Marking the two-year anniversary of Livingston’s death, relatives and dozens of enraged protesters converged outside the jail Tuesday evening and demanded justice, police accountability and reform. During the emotional rally, chants of “No Justice, No Peace,” “If We Don’t Get It, Shut Down” and “We Need Justice for Kyam Livingston, Ignored and Killed in a Booking Cell!” rose from the diverse crowd.

“I’ve been waiting for two years, getting tired, but I’m going to keep fighting,” Livingston’s mother, Anita Neal, declared. “I need justice for my daughter. This whole building needs to be cleaned out and that’s what I’m fighting for. I don’t want any another family to go through what I’m going through. It has to stop. I will not give up.”

Livingston was arrested July 19, 2013, after violating an order of protection taken out by her 78-year-old grandmother, Theresa Johnson, with whom she lived at the time. Johnson said she called the NYPD after Livingston drank alcohol and turned violent. The order prohibited her from drinking in the apartment. She was taken into custody and no charges were filed against her. Livingston was waiting to see a judge, Neal recalled.

Aleah Holland, an inmate who was in the cell with Livingston, told the New York Daily News that the victim was crying about stomach pains and diarrhea and had asked the officers for hours to get her medical attention.

“They said, ‘Shut up before we lose your paperwork, and you won’t be seen by a judge,’” Holland said.

Livingston was reportedly dead for 20 minutes before the medical personnel arrived the morning of July 21. However, NYPD officials claimed that Livingston was pronounced dead at Brooklyn Hospital Center. Livingston was working as a security guard at Elite Investigations, an investigative security and protection agency.

“They didn’t do anything,” said Neal, who later broke down in tears. “They let her drop dead on the floor, stood there and did nothing.”

While calling for police accountability, Djibril Toure, an activist with the Malcolm X Grassroots Movement, expressed anger at the city’s response. He urged supporters to “keep up the fight.”

“The fact that the city is not addressing it is why we have to stay together,” he said. “We have to fight back. We have to stay with the family as they struggle for justice. The city, for the most part, know these things are happening with their police. Kyam should have gotten attention, but they chose not to. They didn’t value her life. They need to be punished.”
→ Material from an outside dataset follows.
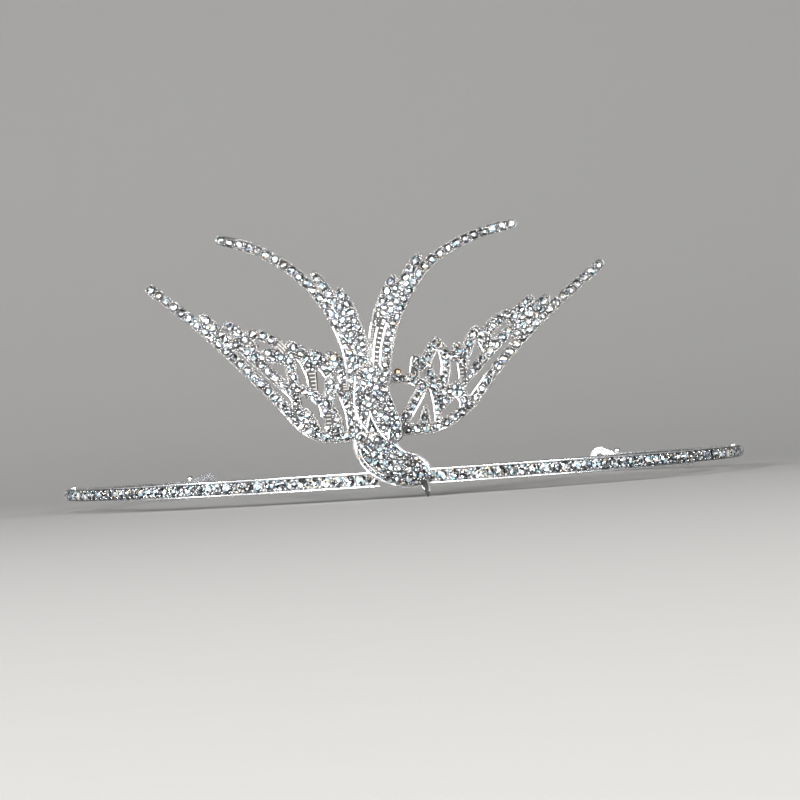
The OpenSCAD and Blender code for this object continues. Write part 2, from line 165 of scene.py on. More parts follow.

Neal Furnkin, a member of the Justice for Kyam Livingston Committee, told the AmNews that Brooklyn District Attorney Kenneth Thompson had promised, since his campaign for office in 2013 to investigate what had happened.

“He told me that he was well aware of the case,” Furnkin recalled.

He added that Thompson’s office had promised to have meetings with the family on several occasions, but none have occurred. “He has not done right for this family,” he said. “We have no support, no contact. There’s a civil case going forward and we’ll keep the pressure.”

A spokesman for Thompson told the AmNews that the office had spoken with some representatives of the family. He said the DA’s office “conducted a thorough investigation into the case and found no evidence of misconduct.” The investigation was concluded last year, he said.